[Records that describe objects]
● ● ● ● ● ● ●
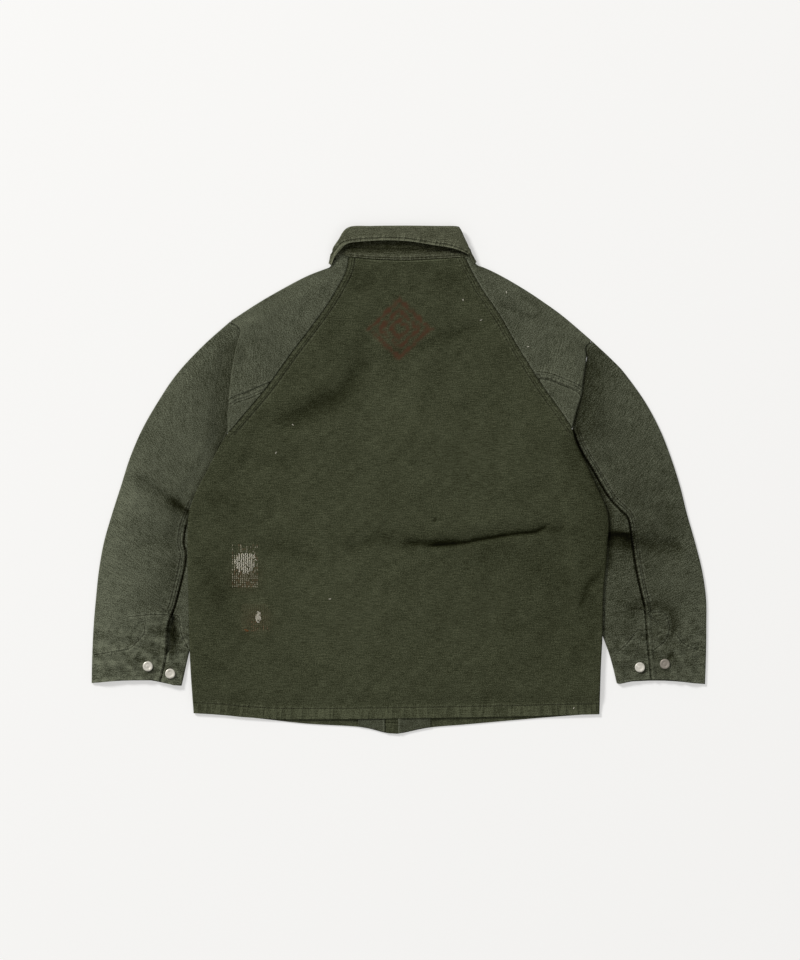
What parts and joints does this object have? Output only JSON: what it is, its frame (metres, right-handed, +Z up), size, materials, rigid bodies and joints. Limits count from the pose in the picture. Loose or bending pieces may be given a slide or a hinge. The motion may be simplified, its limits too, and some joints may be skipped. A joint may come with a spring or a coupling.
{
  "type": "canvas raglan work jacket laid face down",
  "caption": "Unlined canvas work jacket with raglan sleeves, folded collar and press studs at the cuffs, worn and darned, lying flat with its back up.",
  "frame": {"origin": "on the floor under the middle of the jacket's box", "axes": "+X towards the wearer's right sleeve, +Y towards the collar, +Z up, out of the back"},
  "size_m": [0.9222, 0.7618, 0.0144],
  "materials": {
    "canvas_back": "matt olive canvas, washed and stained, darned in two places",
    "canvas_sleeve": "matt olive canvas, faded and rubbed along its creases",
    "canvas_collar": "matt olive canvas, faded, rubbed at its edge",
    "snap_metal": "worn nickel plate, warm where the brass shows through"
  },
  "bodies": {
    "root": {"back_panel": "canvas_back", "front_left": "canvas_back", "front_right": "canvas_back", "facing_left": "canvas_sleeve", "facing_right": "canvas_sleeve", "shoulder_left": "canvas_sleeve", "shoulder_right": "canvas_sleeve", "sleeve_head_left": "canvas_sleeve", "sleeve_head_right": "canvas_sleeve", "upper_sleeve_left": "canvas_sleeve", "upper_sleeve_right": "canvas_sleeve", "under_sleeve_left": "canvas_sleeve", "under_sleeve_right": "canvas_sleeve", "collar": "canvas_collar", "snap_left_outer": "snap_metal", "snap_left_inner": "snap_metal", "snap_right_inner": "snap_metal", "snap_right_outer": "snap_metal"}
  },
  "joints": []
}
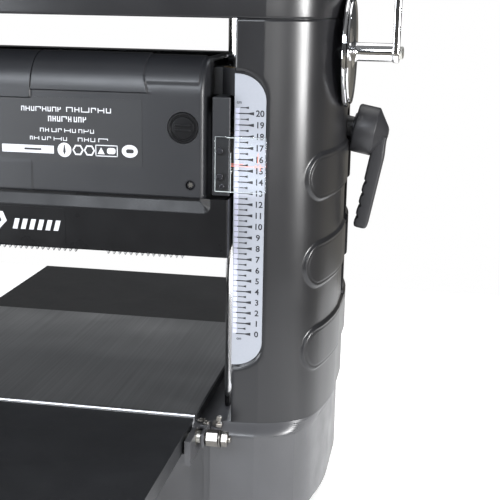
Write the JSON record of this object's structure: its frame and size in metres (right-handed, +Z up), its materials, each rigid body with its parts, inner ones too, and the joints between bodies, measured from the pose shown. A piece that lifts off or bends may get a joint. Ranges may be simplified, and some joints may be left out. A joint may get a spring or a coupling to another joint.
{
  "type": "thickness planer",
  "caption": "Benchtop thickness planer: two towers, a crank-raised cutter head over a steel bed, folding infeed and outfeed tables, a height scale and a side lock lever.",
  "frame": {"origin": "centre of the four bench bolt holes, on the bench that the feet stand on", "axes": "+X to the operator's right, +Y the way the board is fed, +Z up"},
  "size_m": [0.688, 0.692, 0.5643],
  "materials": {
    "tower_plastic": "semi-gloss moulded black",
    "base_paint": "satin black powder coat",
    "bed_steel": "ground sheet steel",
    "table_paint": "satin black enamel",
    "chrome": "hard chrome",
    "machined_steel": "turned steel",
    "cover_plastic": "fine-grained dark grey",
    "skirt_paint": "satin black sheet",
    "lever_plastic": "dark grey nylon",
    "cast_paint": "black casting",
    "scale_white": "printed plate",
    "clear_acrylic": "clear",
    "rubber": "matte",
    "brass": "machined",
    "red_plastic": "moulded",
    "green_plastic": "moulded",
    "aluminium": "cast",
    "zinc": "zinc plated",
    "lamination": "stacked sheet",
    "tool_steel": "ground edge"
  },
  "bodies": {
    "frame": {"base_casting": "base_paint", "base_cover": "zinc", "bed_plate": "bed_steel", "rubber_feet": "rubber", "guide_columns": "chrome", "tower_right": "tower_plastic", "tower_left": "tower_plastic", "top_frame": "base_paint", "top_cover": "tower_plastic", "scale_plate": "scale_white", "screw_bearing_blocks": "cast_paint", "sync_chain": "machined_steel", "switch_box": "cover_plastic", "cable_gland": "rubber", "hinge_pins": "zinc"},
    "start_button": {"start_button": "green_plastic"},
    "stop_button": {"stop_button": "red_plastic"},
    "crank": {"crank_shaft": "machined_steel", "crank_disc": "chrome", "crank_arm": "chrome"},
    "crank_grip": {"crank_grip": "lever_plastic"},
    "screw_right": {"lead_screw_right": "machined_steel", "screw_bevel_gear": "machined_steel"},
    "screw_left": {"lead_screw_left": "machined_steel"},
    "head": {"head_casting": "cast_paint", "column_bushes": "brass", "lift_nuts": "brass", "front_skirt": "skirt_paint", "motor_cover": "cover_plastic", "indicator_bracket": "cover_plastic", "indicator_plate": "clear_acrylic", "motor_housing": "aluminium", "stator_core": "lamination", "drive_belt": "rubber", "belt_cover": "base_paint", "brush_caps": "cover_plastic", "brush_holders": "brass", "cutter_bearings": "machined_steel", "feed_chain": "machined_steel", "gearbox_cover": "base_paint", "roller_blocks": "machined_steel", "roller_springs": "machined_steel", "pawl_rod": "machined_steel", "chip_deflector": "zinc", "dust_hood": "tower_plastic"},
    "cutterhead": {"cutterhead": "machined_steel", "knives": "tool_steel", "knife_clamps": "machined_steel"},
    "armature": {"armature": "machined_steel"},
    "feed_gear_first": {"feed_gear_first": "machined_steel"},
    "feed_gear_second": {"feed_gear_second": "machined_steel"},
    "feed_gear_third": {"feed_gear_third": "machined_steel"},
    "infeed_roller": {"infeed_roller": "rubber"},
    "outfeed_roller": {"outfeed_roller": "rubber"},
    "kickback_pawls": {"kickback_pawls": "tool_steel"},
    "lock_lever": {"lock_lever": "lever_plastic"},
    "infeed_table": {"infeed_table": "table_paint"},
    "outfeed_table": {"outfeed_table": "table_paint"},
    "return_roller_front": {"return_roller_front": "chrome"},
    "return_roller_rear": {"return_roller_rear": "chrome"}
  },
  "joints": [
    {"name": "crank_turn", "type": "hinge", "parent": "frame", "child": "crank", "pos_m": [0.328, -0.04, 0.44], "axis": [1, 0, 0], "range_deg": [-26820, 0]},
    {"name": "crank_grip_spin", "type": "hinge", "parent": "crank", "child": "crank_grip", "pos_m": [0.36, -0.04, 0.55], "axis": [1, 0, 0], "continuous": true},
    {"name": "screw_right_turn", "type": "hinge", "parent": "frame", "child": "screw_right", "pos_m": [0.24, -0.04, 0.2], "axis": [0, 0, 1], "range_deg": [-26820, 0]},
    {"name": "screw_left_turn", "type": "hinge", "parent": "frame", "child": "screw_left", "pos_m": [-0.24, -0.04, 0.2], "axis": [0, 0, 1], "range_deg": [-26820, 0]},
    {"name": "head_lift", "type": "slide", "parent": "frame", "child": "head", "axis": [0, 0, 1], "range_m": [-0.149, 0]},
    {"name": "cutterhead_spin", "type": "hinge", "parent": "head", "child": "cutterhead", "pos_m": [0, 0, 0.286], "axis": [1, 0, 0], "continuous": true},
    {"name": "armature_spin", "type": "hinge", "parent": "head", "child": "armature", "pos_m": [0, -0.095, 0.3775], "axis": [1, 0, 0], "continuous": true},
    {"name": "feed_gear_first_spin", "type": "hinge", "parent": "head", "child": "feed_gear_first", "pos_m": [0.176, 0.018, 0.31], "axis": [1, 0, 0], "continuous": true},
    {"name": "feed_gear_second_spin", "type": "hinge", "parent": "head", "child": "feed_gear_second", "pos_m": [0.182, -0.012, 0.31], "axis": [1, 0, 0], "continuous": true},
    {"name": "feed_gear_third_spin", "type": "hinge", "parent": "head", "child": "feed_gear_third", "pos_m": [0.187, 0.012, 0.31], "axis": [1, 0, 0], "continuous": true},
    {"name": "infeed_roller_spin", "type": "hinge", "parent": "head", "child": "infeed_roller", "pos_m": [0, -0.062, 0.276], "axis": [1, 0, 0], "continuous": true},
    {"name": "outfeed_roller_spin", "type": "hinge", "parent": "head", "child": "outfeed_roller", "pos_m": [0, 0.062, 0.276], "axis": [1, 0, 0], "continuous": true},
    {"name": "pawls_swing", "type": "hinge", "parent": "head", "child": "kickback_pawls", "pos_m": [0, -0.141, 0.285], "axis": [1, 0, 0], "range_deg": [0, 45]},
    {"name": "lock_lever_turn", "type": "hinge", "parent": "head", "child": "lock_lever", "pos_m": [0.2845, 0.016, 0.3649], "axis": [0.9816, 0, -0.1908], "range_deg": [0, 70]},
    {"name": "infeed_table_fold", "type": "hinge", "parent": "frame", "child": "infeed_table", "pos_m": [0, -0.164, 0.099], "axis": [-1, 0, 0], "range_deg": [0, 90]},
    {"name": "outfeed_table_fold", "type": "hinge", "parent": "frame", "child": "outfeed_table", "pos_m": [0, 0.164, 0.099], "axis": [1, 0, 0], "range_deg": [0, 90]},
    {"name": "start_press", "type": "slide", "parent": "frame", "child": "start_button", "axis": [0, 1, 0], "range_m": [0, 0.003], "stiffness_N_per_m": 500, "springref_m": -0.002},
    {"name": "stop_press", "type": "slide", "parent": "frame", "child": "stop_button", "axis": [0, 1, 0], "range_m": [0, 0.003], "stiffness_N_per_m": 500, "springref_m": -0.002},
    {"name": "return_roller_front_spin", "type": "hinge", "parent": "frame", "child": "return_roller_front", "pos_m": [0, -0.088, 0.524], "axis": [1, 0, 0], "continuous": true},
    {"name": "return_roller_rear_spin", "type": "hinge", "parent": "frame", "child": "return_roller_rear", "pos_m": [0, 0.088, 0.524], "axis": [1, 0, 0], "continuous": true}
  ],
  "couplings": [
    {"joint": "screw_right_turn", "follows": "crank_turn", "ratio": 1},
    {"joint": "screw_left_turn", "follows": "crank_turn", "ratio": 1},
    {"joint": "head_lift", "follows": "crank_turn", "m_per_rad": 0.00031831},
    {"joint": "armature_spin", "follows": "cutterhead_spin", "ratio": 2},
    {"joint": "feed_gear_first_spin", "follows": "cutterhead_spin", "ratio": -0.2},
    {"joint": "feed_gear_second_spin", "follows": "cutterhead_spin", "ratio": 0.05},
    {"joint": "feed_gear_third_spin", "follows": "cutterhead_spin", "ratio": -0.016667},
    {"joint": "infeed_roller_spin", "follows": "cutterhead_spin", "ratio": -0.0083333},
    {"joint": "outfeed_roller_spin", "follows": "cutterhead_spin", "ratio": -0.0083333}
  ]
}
● ● ● ● ● ● ●
Some lines of the data may hold the word "materials". Say how many do, with nothing else.

4